After lunch I smuggled my cell phone back into the courtroom putting it between the fold in my laptop the security people missed it on the X-ray. I spent the next hour locked in a bathroom stall calling my friends. “I’m engaged,” I whispered in hushed tones as I sat on the closed lid of the toilet seat. A flush in the stall next to me was audible to Melissa. “Are you in the bathroom,” she asked.
They had dismissed three quarters of the perspective jurors before lunch, but unfortunately I remained in the pool they had on reserve. “Everyone get up, gather your belongings and form two single file lines,” a bitter court officer commanded as if she was a drill sergeant and we were boot camp newbies. “You have been summoned to the judge’s courtroom.”
If I hadn’t been newly engaged, my head swimming with To Do lists, ideas, phone calls to make, perhaps I would have been more interested in fulfilling my civic duty and even found enjoyment being a part of the great judicial process of the United States of America. But screw that noise, my head was elsewhere. Everyone is guilty to me today. “Tell them you just got engaged and you really can’t focus on a case,” my mother suggested. Um, Mom great advice– how do you think that would go over in a courtroom? I would be spending my first night away from my fiancĂ© with a girlfriend named Butchy in the shower room in jail for contempt of court. No, I would just tell the truth and truthfully, no judge in their right mind would put me on a jury.
After standing in the hall outside the courtroom for an interminable amount of time, we were instructed to go into the courtroom and take a seat in the galley. I was pretty sure the court officers despised me and thus I had ensured my selection so when my name was called to sit in the jury box there was no surprise. We were handed a leaflet which explained some details of the case and the questions which the judge would pose to us to determine whether or not we were suitable jurors. I scanned the sheet, smiled and knew in just a few moments I would be free.
“This is a firearms trial,” the judge explained. The lawyers stared at the fourteen of us in the jury box, examining us from every angle as if we were fruit in the produce department. The judge continued to read from the list of questions asking us to raise our hands to answer ‘yes’.
“Do you know this defendant?”
“Are you familiar with any parties involved with this case?”
No hands went up. “Have you ever been a victim of a case involving a firearm?” Ah, my escape.
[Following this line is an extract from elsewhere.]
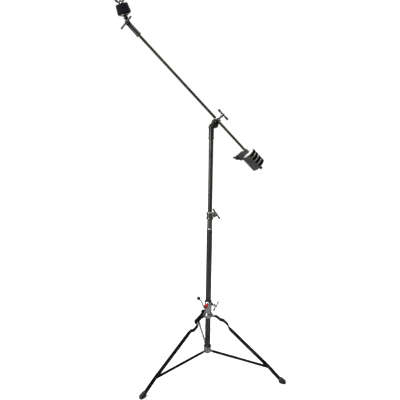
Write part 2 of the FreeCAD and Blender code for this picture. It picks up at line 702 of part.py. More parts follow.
def make_shank():
    """The lower half of the head: a sleeve on the rod's end with a slotted eye."""
    body = new_body("head_shank", shank_frame)
    skin, low, centre = size.shank_radius, size.shank_low, size.head_pivot_along
    turn(body, [(size.rod_radius + 0.05, low), (skin, low), (skin, centre - 13), (skin - 1.5, centre - 11),
                (0, centre - 11), (0, size.rod_high + 0.1), (size.rod_radius + 0.05, size.rod_high + 0.1)])
    eye = [(9 * math.cos(math.radians(a)), centre + 9 * math.sin(math.radians(a)))
           for a in range(0, 181, 30)]
    pad(body, outline(body, "XZ_Plane", [(-7.5, centre - 11.6), (7.5, centre - 11.6)] + eye), 14.0,
        symmetric=True)
    slot = outline(body, "XZ_Plane", [(-14.0, centre - 10.4), (14.0, centre - 10.4),
                                      (14.0, centre + 14), (-14.0, centre + 14)])
    cut(body, slot, 5.6, symmetric=True)
    cut(body, ring_sketch(body, "XZ_Plane", [3.1], (0, centre)), 40.0, symmetric=True)


def make_head():
    """The upper half of the head: a toothed disc, a seat and the threaded post."""
    body = new_body("tilter_head", head_frame)
    turn(body, [(0, 11), (3.4, 9.6), (5.0, 12), (8.6, 14), (9.4, 16), (9.4, 18.4), (6.0, 19.4),
                (size.post_radius, 20.4), (size.post_radius, size.post_high - 1.2),
                (size.post_radius - 1.2, size.post_high), (0, size.post_high)])
    disc = [(9 * math.cos(math.radians(a)), 9 * math.sin(math.radians(a))) for a in range(0, 360, 15)]
    pad(body, outline(body, "XZ_Plane", disc), 5.0, symmetric=True)
    neck = outline(body, "XZ_Plane", [(-4.0, 5.0), (4.0, 5.0), (5.0, 14.0), (-5.0, 14.0)])
    pad(body, neck, 5.0, symmetric=True)
    cut(body, ring_sketch(body, "XZ_Plane", [3.1], (0, 0)), 20.0, symmetric=True)

    cup, level = size.cup_radius, size.cup_level
    hole = size.post_radius + 0.05
    turned_part("cup_washer", [
        (hole, 20.6), (6.4, 20.6), (7.4, 21.8), (9.0, level - 2.0), (cup - 1.0, level),
        (cup, level + 0.8), (cup, level + 2.0), (cup - 0.8, level + 2.4), (hole, level + 0.6)],
        head_frame)
    felt = size.felt_low
    top = felt + size.felt_thickness * 2 + 0.3
    turned_part("post_sleeve", [
        (hole, level + 0.9), (5.9, level + 0.9), (5.9, top + 0.6), (hole, top + 0.6)], head_frame)


def make_felts():
    bore, low, thick = size.felt_bore, size.felt_low, size.felt_thickness
    for label, start, radius, upper in (
            ("lower_felt", low, size.lower_felt_radius, size.upper_felt_radius + 0.6),
            ("upper_felt", low + thick + 0.3, size.upper_felt_radius + 0.4,
             size.upper_felt_radius - 1.0)):
        turned_part(label, [
            (bore, start), (radius - 1.5, start), (radius, start + 1.5), (upper, start + thick - 1.5),
            (upper - 1.5, start + thick), (bore, start + thick)], head_frame)


def make_wing_nut():
    """A cast wing nut: a conical hub on the post with two raised wings."""
    body = new_body("wing_nut", head_frame)
    start = size.felt_low + size.felt_thickness * 2 + 1.6
    hole = size.post_radius + size.slide_fit
    turn(body, [(hole, start), (9.5, start), (9.5, start + 2.0), (7.6, start + 3.2),
                (6.0, start + 9.5), (hole, start + 9.5)])
    for side in (-1, 1):
        wing = outline(body, "XZ_Plane", [
            (side * 5.6, start + 2.5), (side * 10.0, start + 4.0), (side * 15.0, start + 7.5),
            (side * 19.5, start + 11.5), (side * 21.0, start + 15.0), (side * 19.5, start + 19.0),
            (side * 16.0, start + 20.5), (side * 12.5, start + 18.5), (side * 9.5, start + 12.5),
            (side * 5.6, start + 8.5)])
        pad(body, wing, 4.2, symmetric=True)
    doc.recompute()
    soften(body, 0.7, lambda edge: len(edge.Vertexes) == 2 and edge.Curve.TypeId == "Part::GeomLine"
           and abs(edge.CenterOfMass.x) > 11 and abs(abs(edge.CenterOfMass.y) - 2.1) < 1e-3)


def make_counterweight():
    """Four steel discs on a core, held in a cast cradle that a screw clamps on the rod."""
    low, high = float(size.weight_low), float(size.weight_high)
    radius, bore = float(size.weight_radius), float(size.rod_radius + size.slide_fit)
    core = float(size.weight_core_radius)
    disc_count, disc_share = 4, 0.66
    pitch = (high - low) / disc_count
    thick = pitch * disc_share
    discs = []
    for index in range(disc_count):
        start = low + pitch * index + (pitch - thick) / 2
        disc = Part.makeCylinder(radius, thick, Vector(0, 0, start))
        rims = [edge for edge in disc.Edges if edge.Curve.TypeId == "Part::GeomCircle"]
        disc = disc.makeFillet(1.2, rims)
        discs.append(disc.cut(Part.makeCylinder(core + 0.05, thick, Vector(0, 0, start))))
    solid_part("weight_discs", discs, boom_frame)
    turned_part("weight_core", [(bore, low - 2.0), (11.0, low - 2.0), (core, low), (core, high),
                                (11.0, high + 2.0), (bore, high + 2.0)], boom_frame)

    outer = float(size.cradle_radius)
    shell = Part.makeCylinder(outer, high - low + 4, Vector(0, 0, low - 2))
    shell = shell.makeFillet(3.0, [edge for edge in shell.Edges
                                   if edge.Curve.TypeId == "Part::GeomCircle"])
    shell = shell.cut(Part.makeCylinder(radius + 0.1, high - low + 10, Vector(0, 0, low - 5)))
    keep = Part.makeBox(60, 120, 200, Vector(-66, -60, low - 40))
    shell = shell.common(keep)
    eye_reach, eye_level = float(size.weight_screw_reach), high + float(size.weight_screw_rise)
    web = Part.makePolygon([Vector(x, 0, high + z) for x, z in [
        (-outer + 0.3, -24), (1.1 - outer, -24), (1.1 - outer, 2.2), (-bore - 0.5, 2.2),
        (-bore - 0.5, 18), (-12, 24), (-17, 25.5), (-34, 26), (-45, 28.5), (-52, 27), (-56, 22),
        (-55.5, 16.5), (-51, 12.5), (-44, 11), (-39, 5), (0.2 - outer, -6), (-outer + 0.3, -24)]])
    web_thick, slit_wide = 14.0, 2.0
    web = Part.Face(web)
    web.translate(Vector(0, -web_thick / 2, 0))
    web = web.extrude(Vector(0, web_thick, 0))
    barrel = Part.makeCylinder(10.5, 15.8, Vector(0, 0, high + 2.2))
    cradle = shell.fuse(web).fuse(barrel)
    cradle = cradle.cut(Part.makeCylinder(bore, 300, Vector(0, 0, low - 60)))
    slit = Part.makeBox(60, slit_wide, 40, Vector(-64, -slit_wide / 2, high + 4))
    screw_hole = Part.makeCylinder(float(size.screw_radius + size.pin_fit), 40,
                                   Vector(-eye_reach, -20, eye_level), Vector(0, 1, 0))
    cradle = cradle.cut(slit).cut(screw_hole)
    solid_part("weight_cradle", [cradle.removeSplitter()], boom_frame)


# ---------------------------------------------------------------- make everything

make_base()
make_brace_hub()
hub_pin = pivot_pin(float(size.hub_pivot_reach), float(size.hub_pivot_level), 3.8, 3.6)
solid_part("hub_pins", [around(hub_pin, angle) for angle in LEG_TURNS.values()])
make_collar()
collar_pin = pivot_pin(float(size.collar_pivot_reach), float(size.collar_pivot_level), 4.3, 3.8)
solid_part("collar_pins", [around(collar_pin, angle) for angle in LEG_TURNS.values()])
make_collar_bosses()
make_lever()
for leg_name, leg_turn in LEG_TURNS.items():
    make_leg(leg_name, leg_turn)
    make_brace(leg_name, leg_turn)

screw_turn = float(size.collar_screw_turn)
bar_screw("collar_screw",
          facing(polar(13.0, screw_turn, float(size.collar_screw_level)), polar(1, screw_turn, 0),
                 polar(0.72, screw_turn + 90, 0.70)), 24.5, 25.0)
make_height_clamp()
bar_screw("clamp_screw", clamp_screw_place(), 22.0, 28.0)

tube("upper_tube", size.upper_tube_radius, size.upper_tube_wall, size.upper_tube_low,
     size.upper_tube_high)
make_tilter_base()
bar_screw("tilt_screw", facing(fork_pivot + Vector(0, -17.4, 0), (0, 1, 0), (0.8, 0, 0.6)), 31.4,
          26.0)
make_boom_clamp()
bar_screw("boom_screw",
          facing(boom_point + boom_normal * 5.6, boom_normal, boom_direction * -1), 17.0, 30.0)
make_boom()
make_head()
bar_screw("head_screw", facing(head_point - head_across * 8.0, head_across, (0.66, 0, 0.75)), 24.5,
          31.0, bar=7.0, stem_radius=3.05)
make_felts()
make_wing_nut()
make_counterweight()
screw_spot = (boom_point + boom_direction * float(size.weight_high + size.weight_screw_rise)
              - boom_normal * float(size.weight_screw_reach) + Vector(0, 8.5, 0))
bar_screw("weight_screw", facing(screw_spot, (0, -1, 0), (0.96, 0, -0.27)), 16.5, 22.0, bar=7.0)
doc.recompute()

# ---------------------------------------------------------------- check, then write each piece

pieces = [item for item in doc.Objects
          if item.TypeId in ("PartDesign::Body", "Part::Feature") and item.Label == item.Name]
for item in doc.Objects:
    if "Invalid" in item.State or "Error" in item.State:
        raise RuntimeError(f"{item.Name} is {item.State}")
for piece in pieces:
    if piece.Shape.isNull() or not piece.Shape.isValid() or not piece.Shape.Solids:
        raise RuntimeError(f"{piece.Label} has no valid solid")
for piece in pieces:
    piece.Shape.exportStep(os.path.join("parts", f"{piece.Label}.step"))
    print(piece.Label, len(piece.Shape.Solids), round(piece.Shape.Volume), piece.Shape.BoundBox)
print(len(pieces), "pieces")
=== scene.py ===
import json
import math

import bmesh
import bpy
from mathutils import Matrix, Vector, noise


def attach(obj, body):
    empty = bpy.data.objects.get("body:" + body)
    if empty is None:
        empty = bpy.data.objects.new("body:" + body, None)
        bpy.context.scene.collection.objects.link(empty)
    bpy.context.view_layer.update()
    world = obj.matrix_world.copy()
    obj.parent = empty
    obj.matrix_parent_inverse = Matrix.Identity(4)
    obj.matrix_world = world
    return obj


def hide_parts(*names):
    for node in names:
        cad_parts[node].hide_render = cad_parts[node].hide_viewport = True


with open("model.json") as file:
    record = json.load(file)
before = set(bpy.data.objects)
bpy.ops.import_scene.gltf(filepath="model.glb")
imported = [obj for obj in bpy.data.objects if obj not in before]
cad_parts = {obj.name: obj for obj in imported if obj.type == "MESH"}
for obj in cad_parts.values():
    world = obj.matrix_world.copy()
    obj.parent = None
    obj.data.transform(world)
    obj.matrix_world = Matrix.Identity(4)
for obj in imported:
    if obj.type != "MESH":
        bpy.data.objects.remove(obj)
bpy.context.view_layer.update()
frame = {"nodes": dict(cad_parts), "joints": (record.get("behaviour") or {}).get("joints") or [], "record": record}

RECORD = frame["record"]
JOINTS = {joint["name"]: joint for joint in frame["joints"]}
MM = 0.001

# Heights along the cymbal post, and widths on it, in millimetres.
NUT_PIVOT_HEIGHT = 71.0
NUT_LOW = 67.8
POST_BORE_RADIUS = 4.1
FELT_THICKNESS = 17.6
FELT_RIM = 1.9
FELTS = {"lower_felt": (31.0, (26.0, 26.0, 24.9)), "upper_felt": (48.9, (24.6, 24.0, 22.8))}
THREAD_PITCH = 1.25
THREAD_DEPTH = 0.5
THREAD_ABOVE_NUT = (78.2, 86.4)

# The boom's lower end, in millimetres from frame_point, and its axis, in metres from the tilt pivot.
ROD_END = -276.0
BOOM_OFFSET = 0.0124


# ---------------------------------------------------------------- view

def point_camera():
    """The camera stands to the cymbal side of the boom's broad side, a little above the clamp."""
    azimuth, pitch, roll = math.radians(80.7), math.radians(-14.7), math.radians(0.67)
    place = Vector((-0.3185, -1.6699, 1.280))
    forward = Vector((math.cos(pitch) * math.cos(azimuth), math.cos(pitch) * math.sin(azimuth),
                      math.sin(pitch)))
    data = bpy.data.cameras.new("camera")
    data.lens, data.sensor_width = 36.0, 36.0
    data.clip_start, data.clip_end = 0.01, 200.0
    camera = bpy.data.objects.new("camera", data)
    turn = forward.to_track_quat("-Z", "Y").to_matrix().to_4x4()
    camera.matrix_world = Matrix.Translation(place) @ turn @ Matrix.Rotation(roll, 4, "Z")
    bpy.context.scene.collection.objects.link(camera)
    bpy.context.scene.camera = camera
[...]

My hand shot up like gunfire at a Redneck picnic.
“Yes juror number 8, please provide the court with the details,” the judge directed his attention towards me as did the entire court.
“Well, my family was extorted and they got a note threatening to kidnap and kill my brother and me. And while the note did not specifically state the type of weapon which would be used, we assumed it would be a gun – cause well, it’s the most likely. And then the person who extorted us, well turns out it was my dad’s assistant who had been embezzling from him and then she blew up her house and killed her mother. Oh and I also had a stalker too, but that’s a whole other story.”
The courtroom fell silent. One lawyer’s mouth unhinged and his jaw dropped like one of those hippos from the Hungry Hippo board game. The accused even looked shocked. The court officer who had been my nemesis since the morning dropped her pencil and I shot the judge a smile. “It’s a really long story.”
“I am going to dismiss you from this jury,” he said.
As I grabbed my coat and exited the silent courtroom, my cell phone buzzed at the bottom of my bag. I was free. Justice was served!